In advance, I know v1.3 includes some very interesting new functionality. But it isn’t in Fedora’s official repos, and judging from the copr repo I gather that there are some issues building it for red hat linux. So for the moment I’m not making the upgrade.

1 Like

I can see how it’s not always practical to build from source and that you’d rather stay with what’s already packaged. But in this specific instance, whatever you’re going to learn from your investigations and this thread is outdated from the start, no? And 1.3 probably implements exactly the things that are going to come out as ‘best practices’ or ‘desired features’ of your investigation.

I’ve personally had good experiences with building Julia locally – are you sure you don’t want to give that a try if parallel Julia is important to you?

I didn’t have the impression that the parallel implementation of something like passing over a list would necessarily change with 1.3. Is that inaccurate? Looking at the docs, `Threads.@threads` is still there. Are the internals of that meaningfully different than in 1.2? Maybe I have misunderstood the scope of the thread-parallel development in 1.3.

I don’t think this particular setup is desirable for Distributed.jl. You are sending a bunch of arrays to workers so there is a significant serialization cost. When using Distributed.jl-based code, it’s better to try to organize code to minimize the serialization cost. For example, if you want to process data in many files, don’t load it in the main process but rather map over the list of files and load each file in the workers. Also, ideally, try to minimize the data you send back to the main process.

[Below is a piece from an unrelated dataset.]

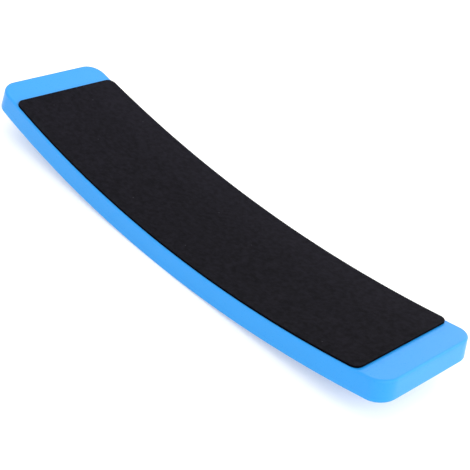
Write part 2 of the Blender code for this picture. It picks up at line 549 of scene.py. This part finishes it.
def makeStage():
    # A profile turned about Z: out along the floor, up a quarter circle, up the wall
    steps = studio["steps"]
    flat = np.linspace(0, studio["floorRadius"], steps["floor"])
    bend = np.linspace(0, math.pi / 2, steps["sweep"])[1:]
    sweepReach = studio["floorRadius"] + studio["sweepRadius"] * np.sin(bend)
    sweepHeight = studio["sweepRadius"] * (1 - np.cos(bend))
    reach = np.concatenate([flat, sweepReach, sweepReach[-1:]])
    height = np.concatenate([0 * flat, sweepHeight, [studio["wallTop"]]])
    turn = np.linspace(0, 2 * math.pi, steps["turn"], endpoint=False)
    points = np.stack([np.outer(reach, np.cos(turn)), np.outer(reach, np.sin(turn)),
                       np.outer(height, np.ones(steps["turn"]))], -1)
    sweep = meshFromRings("studioSweep", points[::-1])
    sweep.data.materials.append(opalAcrylic())


def addSoftbox(name, box):
    lamp = bpy.data.lights.new(name, "AREA")
    lamp.shape = "RECTANGLE"
    lamp.size, lamp.size_y = box["size"]
    lamp.energy = box["power"]
    softbox = bpy.data.objects.new(name, lamp)
    softbox.location = box["place"]
    softbox.rotation_euler = (-Vector(box["place"])).to_track_quat("-Z", "Y").to_euler()
    bpy.context.scene.collection.objects.link(softbox)


def makeLight():
    world = bpy.data.worlds.new("softDome")
    world.use_nodes = True
    sky = world.node_tree.nodes["Background"]
    sky.inputs["Color"].default_value = (1, 1, 1, 1)
    sky.inputs["Strength"].default_value = studio["domeStrength"]
    bpy.context.scene.world = world
    for name, box in softboxes.items():
        addSoftbox(name, box)
    bpy.context.scene.view_settings.view_transform = "Standard"


makeStage()
makeLight()
print("spin board: studio lit")


# The camera, from the photograph's viewing angle. The picture is 470 pixels square.

shot = {
    "place": (0.33256, -0.39820, 0.34850),
    "aim": (0.01262, 0.00475, 0.01170),
    "roll": 13.63,          # degrees, anticlockwise as the camera sees it
    "focalPixels": 1211.8,
    "picturePixels": 470,
    "sensor": 36.0,         # millimetres
    "nearest": 0.01,
}


def makeCamera():
    lens = bpy.data.cameras.new("photoCamera")
    lens.sensor_width = shot["sensor"]
    lens.lens = shot["focalPixels"] / shot["picturePixels"] * shot["sensor"]
    lens.clip_start = shot["nearest"]
    camera = bpy.data.objects.new("photoCamera", lens)
    sight = Vector(shot["aim"]) - Vector(shot["place"])
    level = sight.to_track_quat("-Z", "Y").to_matrix().to_4x4()
    roll = Matrix.Rotation(math.radians(shot["roll"]), 4, "Z")
    camera.matrix_world = Matrix.Translation(shot["place"]) @ level @ roll
    bpy.context.scene.collection.objects.link(camera)
    bpy.context.scene.camera = camera


makeCamera()
print("spin board: camera set")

IIRC you couldn’t use `@threads` inside `@threads` before 1.3 so the functions using threads are not composable. 1.3 solves it. Also, the BLAS issue will be fixed at some point. In that case, you’d really want the latest Julia. I think “always use the latest release” is a good approach when it comes to multi-threading in Julia (or maybe actually for anything).

PS: thanks for benchmarking Transducers

2 Likes

Interesting, thank you for the issue references. I have set `export OPENBLAS_NUM_THREADS=1` in my bashrc, which I think Julia does see. So that shouldn’t be the issue. But from what you’re suggesting it sounds like I’ve underestimated the communication cost for multiple workers.

Is there any rule of thumb to be had with regard to the number of threads/workers and stuff? For example, my computer has a dual-core CPU and each core seems to have two threads (?). So I might naively think that `JULIA_NUM_THREADS=2 julia -p 2` would be a reasonable default instance if I wanted to give Julia 100% of my compute resources. But that isn’t as efficient as `NUM_THREADS=4` with only one worker.

Also, with regard to Transducers: thank you for writing it! Does it make sense to file a bug/issue or something for `dcollect` being significantly slower than `pmap`? Or is that expected behavior?

The threading scheduler changed in 1.3. Check out the news, it is called PARTR.
That is a big change, which will allow threading to eventually be robust with respect
to the various levels of parallelism (user versus library). So, I will definitely upgrade if I were you.

2 Likes

I probably should have said “threading support” rather than “multi-threading.” IIUC, OpenBLAS has memory management guarded by a lock, which can become a problem if you are using it from multiple Julia thread https://github.com/JuliaLang/julia/issues/34102#issuecomment-565864782. But I agree that’s a useful workaround if you are using it with Distributed.jl.

Your CPU probably has hyper-threading. If your program is compute-bound, it’s better to set `JULIA_NUM_THREADS` to number of physical cores. Check it with tools like `lscpu`.

I don’t think mixing process-based and thread-based parallelism is a good approach unless you use Distributed.jl with multiple machines.

Yes, it may be possible to improve `dcollect` so bug reports (ideally with MWE) are appreciated. But I’d say it’s expected given a long history of Distributed.jl.

2 Likes

That is very helpful—thank you @tkf! And @PetrKryslUCSD, I will definitely look into that. Looks like it’s time to build v1.3 myself and do some exploring.

Thanks to everybody for commenting. I think I have an at least slightly better gestalt about parallel coding now.